KELLY: It was a combination.
SCHNEIDER: Kate’s was definitely Taylor Hanson. Aidy’s was the cool teen son from Dinosaurs, but she also liked Carson Daly and we thought that was funny, too, so we used that as well.
KELLY: It was a combination of [fake] and real ones. It was just a group brainstorming session, basically.
What’s the sketch you’re most proud of?
SCHNEIDER: Probably The Beygency, because we got to meet Beyoncé. When she Facebooked or tweeted it out, I truly danced around my apartment in joy. That was a really cool moment.

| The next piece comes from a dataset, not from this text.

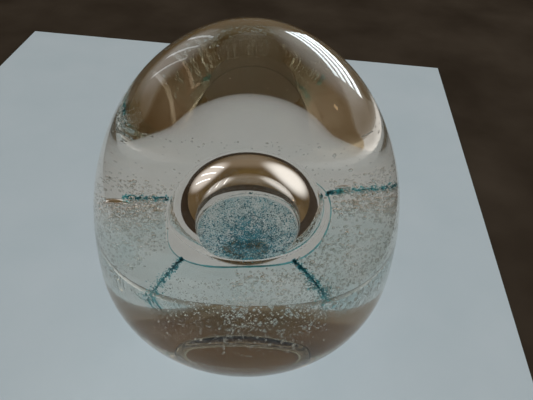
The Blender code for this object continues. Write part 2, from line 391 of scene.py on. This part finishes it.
def build_egg(glass):
    """The polished outside, with a ground ring round a polished hollow for its foot."""
    crown, base, count, hollow, lift = 70, 60, 180, 12, 0.01
    rings, profile = [], []
    for i in range(1, crown + 1):
        z = WIDEST_Z + (BODY_HEIGHT - WIDEST_Z) * math.cos(math.pi / 2 * i / crown)
        profile.append((egg_radius(z), z))
    foot_angle = math.acos((FOOT_RADIUS / BODY_RADIUS) ** (BASE_POWER / 2))
    depth = WIDEST_Z / math.sin(foot_angle) ** (2 / BASE_POWER)
    for i in range(1, base):
        z = WIDEST_Z - depth * math.sin(foot_angle * i / base) ** (2 / BASE_POWER)
        profile.append((egg_radius(z), z))
    for radius, z in profile:
        ring = []
        for azimuth in columns(count):
            point = at(radius, azimuth, z)
            fade = min(1.0, z / WAVE_FADE_HEIGHT)
            wander = noise.noise(point / WAVE_LENGTH) * WAVINESS * fade
            ring.append(point * (1 + wander / BODY_RADIUS))
        rings.append(ring)
    rings.append([at(FOOT_RADIUS, azimuth, 0.0) for azimuth in columns(count)])
    rings.append([at(RECESS_RADIUS + 0.1, azimuth, 0.0) for azimuth in columns(count)])
    for step in range(hollow):
        radius = RECESS_RADIUS * (1 - step / hollow)
        rings.append([at(radius, azimuth, recess(radius) + lift) for azimuth in columns(count)])
    rings = [[Vector((0, 0, BODY_HEIGHT))]] + rings + [[Vector((0, 0, RECESS_DEPTH + lift))]]
    return shell("glass_egg", rings, glass)


def foot_skin(radius, above):
    """Height of a point a little above the foot and the base round it."""
    if radius <= FOOT_RADIUS:
        return recess(radius) + above
    low, high = 0.0, WIDEST_Z
    for _ in range(30):
        middle = (low + high) / 2
        low, high = (middle, high) if egg_radius(middle) < radius else (low, middle)
    return low + above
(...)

KELLY: I got so embarrassed. We did The Beygency, and then we were at the 40th anniversary party for SNL a year later and Beyoncé was there, and my boyfriend was like, “Let’s just go stand by her, and if someone mentions The Beygency, we should say that you wrote that.” And I’m not very into, like, “Let me meet a celeb,” and also, The Beygency was not going to just come up naturally at this party. So he says, “Let’s just go stand by her in case.” And as soon as we stood by her he tapped Beyoncé on the shoulder and he pointed to me, like, “My boyfriend wrote The Beygency!” And it was humiliating but she was very nice and very sweet.
SCHNEIDER: I did that basically for myself, so …

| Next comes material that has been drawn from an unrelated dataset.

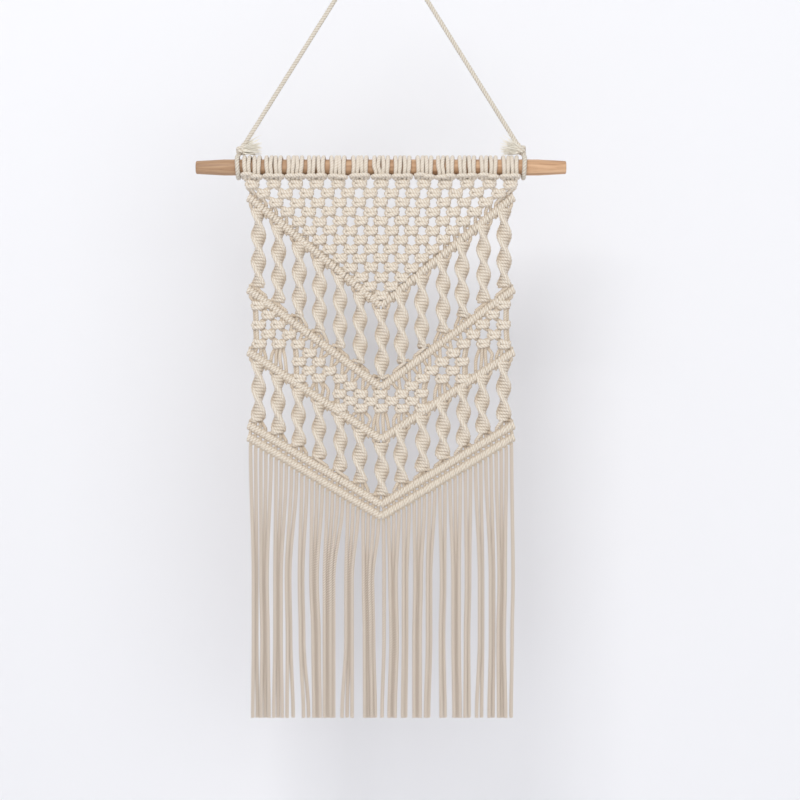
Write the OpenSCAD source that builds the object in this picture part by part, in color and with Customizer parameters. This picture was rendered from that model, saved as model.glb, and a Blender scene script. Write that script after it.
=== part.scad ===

You kind of have to take advantage of that opportunity when you can.
SCHNEIDER: I would also say that we got really excited about sketches like High School Theatre Show, these kind of niche sketches that are special to us and feel like something from our childhood. Dance of the Snowflake was really fun for us ’cause it had a small, hometown-y vibe. We really like getting stuff like that on [the air].
KELLY: And recently, the stuff with Kate, where she plays Hillary [Clinton], and Larry David playing Bernie Sanders, that’s been really cool. I remember when I was little just loving SNL, but also, these political seasons were so exciting for me to watch. It’s cool to be here now and to be doing those types of sketches. It’s very surreal.